Fair Debt Collection Law Know Your Rights As A Debtor!
Fair Debt Collection Law. When you've fallen behind on your debt payments because of cash flow problems, you have the Fair Debt Collection Law, also known as the Fair Debt Collectors Act, to protect you against embarrassing debt collection practices.
The law lays down strict rules which credit collection agencies and individual debt collectors must follow while you work out ways to pay back your debt.
Fair Debt Collection Law, Facts Debt Collection Companies Do Not Want Known
Know Your Rights
Unfortunately, many debtors are not aware of the debt collector law and it makes them helpless against the usual debt collector tactics of intimidation and threats. By knowing all you can about debt collectors and your rights, you can stop abuse in its tracks and keep your dignity intact through the sensitive process of reclaiming your creditworthiness.
Under Law, collectors must contact a debtor about a claim and make it official by mailing a letter of notification after five days. The letter must indicate the exact amount of debt being collected as well as the creditor to which the money is owed. The notification must also outline instructions on what the debtor must do to dispute the claim.
Upon receipt of the notification letter, the debtor has thirty days to reply and disown the debt. If he does, the collector is legally constrained from making any subsequent contact and can only reopen talks after finding proof to the contrary.
Pay Attention to the Rules
Assuming that collection proceedings have been initiated, aggressive debt collectors will press on the claim and debtors can keep them in line by insisting on the rules as mandated by law.

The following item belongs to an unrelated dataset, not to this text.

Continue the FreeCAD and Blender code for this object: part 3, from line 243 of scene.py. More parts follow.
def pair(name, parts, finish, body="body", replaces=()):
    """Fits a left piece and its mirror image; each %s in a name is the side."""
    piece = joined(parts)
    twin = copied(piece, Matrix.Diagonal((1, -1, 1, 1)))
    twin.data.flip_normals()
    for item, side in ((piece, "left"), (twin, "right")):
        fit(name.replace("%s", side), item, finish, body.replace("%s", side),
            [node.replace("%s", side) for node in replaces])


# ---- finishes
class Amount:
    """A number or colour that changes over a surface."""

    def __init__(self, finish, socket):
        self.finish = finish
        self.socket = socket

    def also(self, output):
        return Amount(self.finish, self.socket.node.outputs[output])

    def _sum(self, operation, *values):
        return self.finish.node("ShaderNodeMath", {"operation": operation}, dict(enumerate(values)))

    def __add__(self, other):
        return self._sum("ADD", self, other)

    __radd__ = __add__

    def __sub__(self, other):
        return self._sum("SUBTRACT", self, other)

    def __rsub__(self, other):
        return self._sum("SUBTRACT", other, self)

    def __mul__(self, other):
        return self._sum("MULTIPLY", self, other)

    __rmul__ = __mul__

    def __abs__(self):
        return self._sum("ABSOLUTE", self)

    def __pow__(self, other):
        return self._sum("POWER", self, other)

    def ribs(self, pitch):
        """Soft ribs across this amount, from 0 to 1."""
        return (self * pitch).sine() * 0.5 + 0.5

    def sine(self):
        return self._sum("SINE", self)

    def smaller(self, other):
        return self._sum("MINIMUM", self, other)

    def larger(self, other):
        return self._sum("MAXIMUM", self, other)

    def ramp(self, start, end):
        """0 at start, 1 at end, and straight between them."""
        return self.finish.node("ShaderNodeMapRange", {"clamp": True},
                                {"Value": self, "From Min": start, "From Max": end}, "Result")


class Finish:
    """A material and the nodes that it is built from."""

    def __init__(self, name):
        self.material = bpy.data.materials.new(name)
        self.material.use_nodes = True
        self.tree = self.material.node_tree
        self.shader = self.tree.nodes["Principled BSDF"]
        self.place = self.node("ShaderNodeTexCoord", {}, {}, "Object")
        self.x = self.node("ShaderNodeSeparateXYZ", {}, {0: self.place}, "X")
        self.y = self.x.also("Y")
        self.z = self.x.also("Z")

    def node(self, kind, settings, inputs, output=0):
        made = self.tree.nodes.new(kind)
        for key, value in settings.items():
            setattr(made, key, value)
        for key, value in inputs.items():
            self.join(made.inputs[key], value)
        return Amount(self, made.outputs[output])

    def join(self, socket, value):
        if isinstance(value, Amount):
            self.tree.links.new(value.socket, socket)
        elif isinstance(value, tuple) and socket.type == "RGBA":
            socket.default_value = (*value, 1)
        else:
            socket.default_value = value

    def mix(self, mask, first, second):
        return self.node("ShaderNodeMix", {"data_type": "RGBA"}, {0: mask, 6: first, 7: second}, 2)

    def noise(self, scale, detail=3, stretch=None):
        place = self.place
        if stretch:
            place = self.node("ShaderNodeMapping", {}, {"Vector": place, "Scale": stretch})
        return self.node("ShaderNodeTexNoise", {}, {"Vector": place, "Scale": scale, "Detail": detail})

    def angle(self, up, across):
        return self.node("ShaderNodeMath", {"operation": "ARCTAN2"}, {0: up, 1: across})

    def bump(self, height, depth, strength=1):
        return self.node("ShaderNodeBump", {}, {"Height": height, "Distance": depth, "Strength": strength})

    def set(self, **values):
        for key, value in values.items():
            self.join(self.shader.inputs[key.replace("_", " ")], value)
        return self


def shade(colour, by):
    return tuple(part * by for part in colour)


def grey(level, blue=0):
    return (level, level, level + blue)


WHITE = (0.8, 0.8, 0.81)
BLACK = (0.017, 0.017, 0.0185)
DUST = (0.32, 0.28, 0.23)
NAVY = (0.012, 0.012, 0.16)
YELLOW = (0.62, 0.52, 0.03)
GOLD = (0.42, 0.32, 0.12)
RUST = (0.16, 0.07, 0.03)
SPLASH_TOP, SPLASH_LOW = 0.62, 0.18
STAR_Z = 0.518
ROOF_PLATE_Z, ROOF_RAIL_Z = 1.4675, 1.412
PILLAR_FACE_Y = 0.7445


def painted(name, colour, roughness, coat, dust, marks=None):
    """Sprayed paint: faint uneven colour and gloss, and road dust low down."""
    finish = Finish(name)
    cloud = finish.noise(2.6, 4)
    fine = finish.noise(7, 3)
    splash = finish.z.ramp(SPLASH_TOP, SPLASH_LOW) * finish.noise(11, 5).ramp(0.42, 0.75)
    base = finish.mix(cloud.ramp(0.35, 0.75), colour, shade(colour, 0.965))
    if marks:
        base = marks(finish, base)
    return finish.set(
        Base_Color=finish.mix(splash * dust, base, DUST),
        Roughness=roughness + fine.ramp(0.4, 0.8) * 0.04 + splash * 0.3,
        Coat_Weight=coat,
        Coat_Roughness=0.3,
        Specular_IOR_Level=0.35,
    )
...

Topping the list is the protection of the debtor's privacy. Collectors are allowed to phone, email, or make a personal visit only from 8:00 a.m. up to 9:00 p.m.
Calls may be made to the debtor's place of work as long as they do not cause unnecessary interruptions. They must be immediately stopped if the employer prohibits personal calls in the workplace.
The most important aspect of the privacy rule is the prohibition against contacting any third party other than the debtor, the debtor's spouse, and lawyer. Friends, neighbors, and office mates must not be involved in any way.
In some cases, they may be asked about the debtor's whereabouts, but they can not be told that the inquiry is connected with an ongoing debt recovery. Similarly, debt collectors are forbidden against sending envelopes that contain outside markings and symbols that identify them as coming from a debt collector.
Rounding up the guidelines are the following:
- Collectors must stop contacting debtors regarding a particular debt after the latter have written them to do so. Communication can only be resumed to report any new actions which the collection agency is taking to collect the debt.
- Debt collectors must properly identify themselves whenever they communicate with debtors.
- Collection agencies must not charge any unauthorized interest or other fees.
- Debt collectors are obliged to maintain ethical conduct at all times and are prohibited against making any insulting remarks or intimidating and false statements to the debtor.
No doubt, the Fair Debt Collection Law had been envisioned to protect debtor's rights. However, it does not free the debtor from obligation and encourages both debtor and collector to work together and amicably settle the claim at the soonest possible time.